• [Your objective]: Starting at the line that has "top = make_yoke_and_sleeves()" and stopping after the line that has "its back up.", reproduce the listing below exactly; omit everything else.

[Begin]

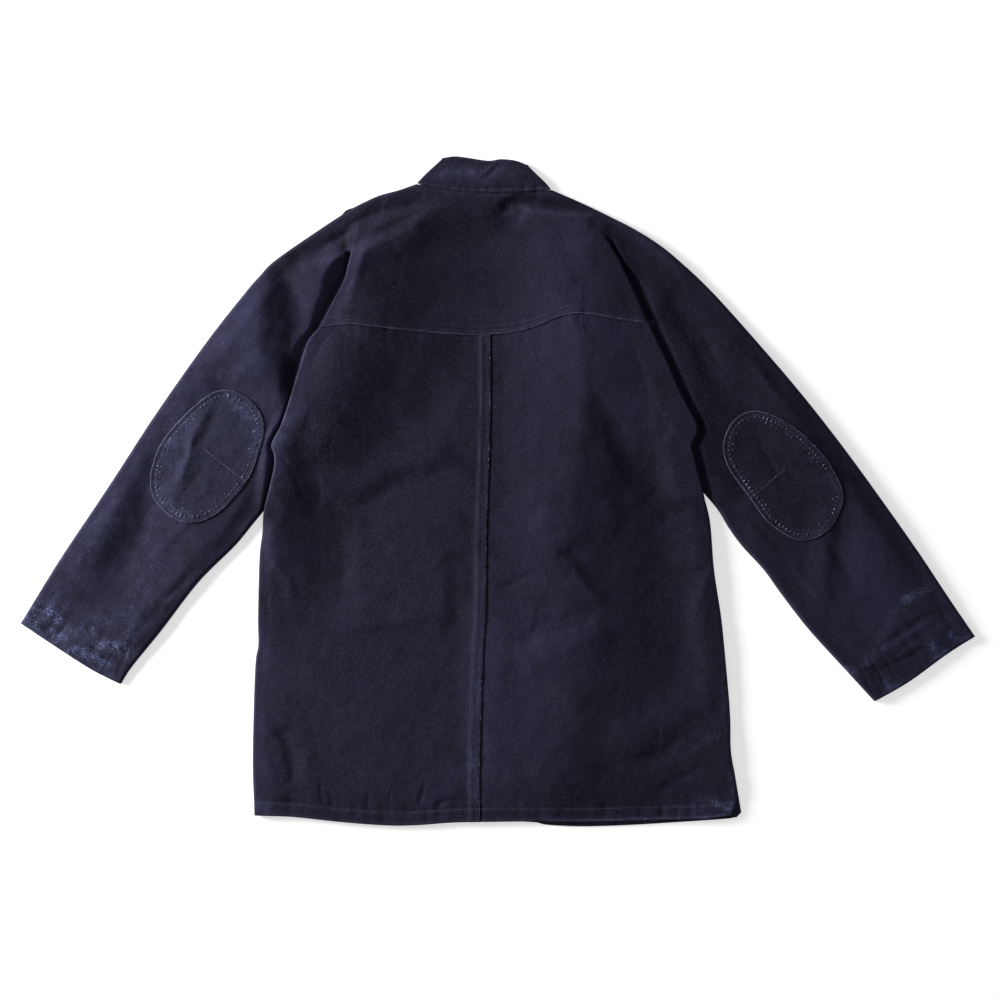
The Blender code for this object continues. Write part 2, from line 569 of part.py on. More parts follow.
def make_back(side):
    """Half of the back, from the centre seam to its side, with the cloth turned under."""
    hand = "left" if side < 0 else "right"
    rows = np.linspace(0.0, 1.0, BACK_ROWS)
    seam_line = rail("back_seam") + np.array([side * SEAM_GAP / 2.0, 0.0])
    edge = along(rail(f"side_{hand}"), rows)
    inset = edge - np.array([side * LIP_ROUND, 0.0])
    at = np.linspace(0.0, 1.0, BACK_STEPS)
    top = seam_points(side)
    seam_line[0], inset[0] = top[0], top[-1]
    hem = rail(f"hem_{hand}")
    hem = np.vstack([inset[-1][None, :], hem[side * (inset[-1, 0] - hem[:, 0]) > 1.0]])
    hem[-1] = seam_line[-1]
    plan = stretch(top, hem[::-1], seam_line, inset, at, rows)
    flat = solid(plan, body_height(plan))
    y, high = inset[:, 1], flat[-1, :, 2]
    over = above_armpit(y, side)
    low = CLOTH + SEAM_GAP + (LAP_UNDER - CLOTH - SEAM_GAP) * over
    turn = SIDE_TURN + (LAP_WIDTH - SIDE_TURN) * over * ease((y - ARMPIT_Y[side] + 5.0) / 120.0)
    tall = (high - low) / 2.0
    columns = [flat]
    for angle in TURN_ANGLES:
        across = inset[:, 0] + side * LIP_ROUND * np.sin(angle)
        up = low + tall + tall * np.cos(angle)
        columns.append(np.stack([across, y, up], axis=-1)[None])
    for part in (0.5, 1.0):
        across = inset[:, 0] - side * turn * part
        columns.append(np.stack([across, y, low], axis=-1)[None])
    grid = np.concatenate(columns)
    grid[:, 0, 1] = yoke_seam_y(grid[:, 0, 0])
    inner = inner_face(grid)
    inner[..., 2] = np.maximum(inner[..., 2], FRONT_TOP + SEAM_GAP)
    inner[:, 0, 1] = yoke_seam_y(inner[:, 0, 0])
    inner[:, -1, 1] = grid[:, -1, 1]
    inner[0, :, 0] = grid[0, :, 0]
    sheet(f"back_{hand}", grid, inner)


def make_collar():
    """Stand collar pressed flat: its back half over the ends of its front half."""
    rows = np.linspace(0.0, 1.0, COLLAR_ROWS)
    ends = {}
    for side, hand in ((-1, "left"), (1, "right")):
        line = along(rail(f"collar_end_{hand}"), rows)
        ends[side] = line - np.array([side * LIP_ROUND, 0.0])
    seam = rail("neck_seam")
    seam = seam[(seam[:, 0] > ends[-1][0, 0] + 1) & (seam[:, 0] < ends[1][0, 0] - 1)]
    seam = np.vstack([ends[-1][0], seam, ends[1][0]]) + np.array([0.0, SEAM_GAP])
    ends[-1][0], ends[1][0] = seam[0], seam[-1]
    top = rail("collar_top")
    top = top[(top[:, 0] > ends[-1][-1, 0] + 1) & (top[:, 0] < ends[1][-1, 0] - 1)]
    top = np.vstack([ends[-1][-1], top, ends[1][-1]])
    at = np.linspace(0.0, 1.0, COLLAR_PARTS)
    plan = stretch(seam, top, ends[-1], ends[1], at, rows)
    high = COLLAR_TOP + COLLAR_CROWN * np.sin(np.pi * rows) + COLLAR_FOOT * (1 - rows)
    back = solid(plan, np.tile(high, (len(at), 1)))
    middle = (len(at) - 1) // 2
    columns = []
    for side in (-1, 1):
        line = ends[side]
        turn = []
        for angle in np.radians([45.0, 90.0, 135.0]):
            turn.append(np.stack([line[:, 0] + side * LIP_ROUND * np.sin(angle), line[:, 1],
                                  high / 2.0 + high / 2.0 * np.cos(angle)], axis=-1)[None])
        part = plan[:middle:2] if side < 0 else plan[middle + 2::2][::-1]
        below = np.concatenate([part, plan[middle:middle + 1] + np.array([side, 0.0])])
        columns.append((turn, solid(below, np.zeros(below.shape[:2]))))
    left_turn, left_below = columns[0]
    right_turn, right_below = columns[1]
    grid = np.concatenate([left_below[::-1]] + left_turn[::-1] + [back] + right_turn
                          + [right_below])
    inner = inner_face(grid)
    inner[:, 0, 1] = grid[:, 0, 1]
    sheet("collar", grid, inner)


def make_patch(side, sleeve_grid):
    """Oval elbow patch: the sleeve's own outer face, cut to the oval and moved out."""
    hand = "left" if side < 0 else "right"
    points = OUTLINE[f"patch_{hand}"]
    edge = along(bend(points + (points[0],), per=12), np.linspace(0.0, 1.0, PATCH_SIDES + 1))
    edge = edge - MIDDLE[:2]
    centre = edge[:-1].mean(axis=0)
    made = surface(sleeve_grid)
    for start, finish in zip(edge[:-1], edge[1:]):
        along_edge = finish - start
        out = np.array([along_edge[1], -along_edge[0]])
        if out @ (start - centre) < 0:
            out = -out
        bmesh.ops.bisect_plane(made, geom=made.verts[:] + made.edges[:] + made.faces[:],
                               dist=1e-6, plane_co=(start[0] * MM, start[1] * MM, 0.0),
                               plane_no=(out[0], out[1], 0.0), clear_outer=True)
    bmesh.ops.dissolve_degenerate(made, dist=0.3 * MM, edges=made.edges[:])
    bmesh.ops.triangulate(made, faces=made.faces[:])
    for vert in made.verts:
        vert.co.z += PATCH_LIFT * MM
    upper = bmesh.ops.extrude_face_region(made, geom=made.faces[:])["geom"]
    for item in upper:
        if isinstance(item, bmesh.types.BMVert):
            item.co.z += PATCH_CLOTH * MM
    return linked(f"elbow_patch_{hand}", made, PATCH_INDIGO)


def spaced(line, gap):
    """The same line with its points about a gap apart."""
    length = np.hypot(*np.diff(line, axis=0).T).sum()
    return along(line, np.linspace(0.0, 1.0, max(2, round(length / gap) + 1)))


def make_front(side):
    """Plain front with the front of its sleeve, flat on the surface under everything else."""
    hand = "left" if side < 0 else "right"
    outer, shoulder = rail(f"outer_{hand}"), rail(f"shoulder_{hand}")
    shoulder = shoulder if side < 0 else shoulder[::-1]
    corner = shoulder[-1]
    shoulder = shoulder[np.hypot(*(shoulder - corner).T) > NECK_CLEAR]
    seam = rail("neck_seam")
    seam = seam if side < 0 else seam[::-1]
    middle = OUTLINE["back_seam"][0][0] + side * 0.5
    neck = seam[(side * (seam[:, 0] - middle) > 0.0) & (np.hypot(*(seam - corner).T) > NECK_CLEAR)]
    neck = neck - np.array([0.0, NECK_DROP])
    hem = rail(f"front_hem_{hand}")
    hem = (hem if side < 0 else hem)[::-1]
    hem[0, 0] += side * 0.5
    if side < 0:
        edge = rail("side_left")[::-1]
        edge = edge[edge[:, 1] < ARMPIT_Y[side] - 1.0][3:] + np.array([1.0, 0.0])
    else:
        edge = rail("front_side_right")[::-1]
    runs = [outer, shoulder, neck, np.vstack([[[middle, neck[-1, 1]]], hem[:1]]), hem, edge,
            rail(f"inner_{hand}")[::-1], rail(f"cuff_{hand}")[::-1]]
    loop = np.vstack([spaced(run, FRONT_STEP) for run in runs])
    apart = np.hypot(*(loop - np.roll(loop, 1, axis=0)).T)
    loop = loop[apart > 2.0] - MIDDLE[:2]
    points = [Vector(point) for point in loop]
    filled = delaunay_2d_cdt(points, [], [list(range(len(loop)))], 1, 1e-4)
    made = bmesh.new()
    verts = [made.verts.new((x * MM, y * MM, 0.0)) for x, y in filled[0]]
    for corners in filled[2]:
        made.faces.new([verts[k] for k in corners])
    upper = bmesh.ops.extrude_face_region(made, geom=made.faces[:])["geom"]
    for item in upper:
        if isinstance(item, bmesh.types.BMVert):
            item.co.z += CLOTH * MM
    return linked(f"front_{hand}", made, INDIGO)


def main():
    """Clear the scene and build every piece."""
    for old in list(bpy.data.objects):
        bpy.data.objects.remove(old, do_unlink=True)
    top = make_yoke_and_sleeves()
    for side in (-1, 1):
        make_back(side)
        make_patch(side, top)
        make_front(side)
    make_collar()


main()
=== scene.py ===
"""Looks of a plain indigo cotton work jacket, laid out flat with its back up.

Every cut piece is a thin shell of cloth on the form of its solid, made from the same outline and
fold tables, with the finer creases, seams, hems, puckers and stitches that the solids leave out.
Tables and sizes are in millimetres, X to the wearer's right, Y up to the collar, Z off the floor.
Meshes are made in metres.
"""
import logging
import math
from dataclasses import dataclass
from enum import Enum
from typing import Callable, NamedTuple

import bmesh
import bpy
import numpy as np
from mathutils import Matrix, Vector
from mathutils.geometry import delaunay_2d_cdt


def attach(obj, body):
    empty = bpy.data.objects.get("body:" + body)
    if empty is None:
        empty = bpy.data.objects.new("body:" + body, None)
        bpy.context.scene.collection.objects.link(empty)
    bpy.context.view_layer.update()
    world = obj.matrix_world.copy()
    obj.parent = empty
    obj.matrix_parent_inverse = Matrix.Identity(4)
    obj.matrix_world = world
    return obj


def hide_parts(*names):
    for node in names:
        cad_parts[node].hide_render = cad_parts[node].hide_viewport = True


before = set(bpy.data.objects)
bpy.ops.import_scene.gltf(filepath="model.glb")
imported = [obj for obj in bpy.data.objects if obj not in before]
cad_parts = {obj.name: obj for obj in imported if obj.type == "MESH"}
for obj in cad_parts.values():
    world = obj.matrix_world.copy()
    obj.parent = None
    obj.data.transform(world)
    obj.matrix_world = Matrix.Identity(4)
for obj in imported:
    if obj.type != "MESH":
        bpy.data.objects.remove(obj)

MM = 0.001
LOG = logging.getLogger("work_jacket")
Array = np.ndarray
Height = Callable[[Array], Array]

# Cloth and layers, as in the solids
CLOTH = 1.5
SHELL = 1.2
SEAM_GAP = 0.3
SEAM_LAP = 0.35
FRONT_TOP = CLOTH
LOW_OUTER = FRONT_TOP + SEAM_GAP + CLOTH + 0.1
CROWN = 8.5
FOLD_DEPTH = 1.5
EDGE_ROLL = 4.6
EDGE_END = 2.2
EDGE_RISE = 28.0
EDGE_CALM = 0.6

# Edges near which the relief is low: its share at the edge, and how far in it is whole again
CALM_EDGES = ((("cuff_left", "cuff_right"), 0.3, 60.0), (("hem_left", "hem_right"), 0.35, 50.0),
              (("neck_seam",), 0.45, 40.0))

# Fold of the body over each sleeve
POCKET_AIR = 2.4
LAP_UNDER = LOW_OUTER + POCKET_AIR
LAP_WIDTH = 20.0
LAP_FIRST = 4.2
SIDE_TURN = 9.0
LIP_ROUND = 2.6
LIP_RISE = 4.2
LAP_OUT = 7.0
LAP_IN = 9.0
LAP_TUCK = 1.6

# Patches, fronts and the middle of the whole garment
PATCH_CLOTH = 1.2
PATCH_LIFT = 0.45
NECK_CLEAR = 3.0
NECK_DROP = 1.2
MIDDLE = np.array([-0.25, 0.25, 0.0])

# Hems, seams and stitches
HEM_BAND = 16.0
CUFF_BAND = 35.0
FELLED_BAND = 12.5
YOKE_STITCH = 5.5
STITCH_LONG = 2.3
STITCH_STEP = 3.1
STITCH_THICK = 0.5

# How finely the shells are divided
SLEEVE_STEPS = 128
YOKE_STEPS = 92
SLEEVE_ROWS = 112
BACK_STEPS = 128
BACK_ROWS = 240
COLLAR_STEPS = 120
COLLAR_ROWS = 26
PATCH_STEPS = 124
FRONT_CELL = 9.0
CHUNK = 4000
LATTICE = 64
WANDER = 5.5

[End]

• [Task output]:
    top = make_yoke_and_sleeves()
    for side in (-1, 1):
        make_back(side)
        make_patch(side, top)
        make_front(side)
    make_collar()


main()
=== scene.py ===
"""Looks of a plain indigo cotton work jacket, laid out flat with its back up.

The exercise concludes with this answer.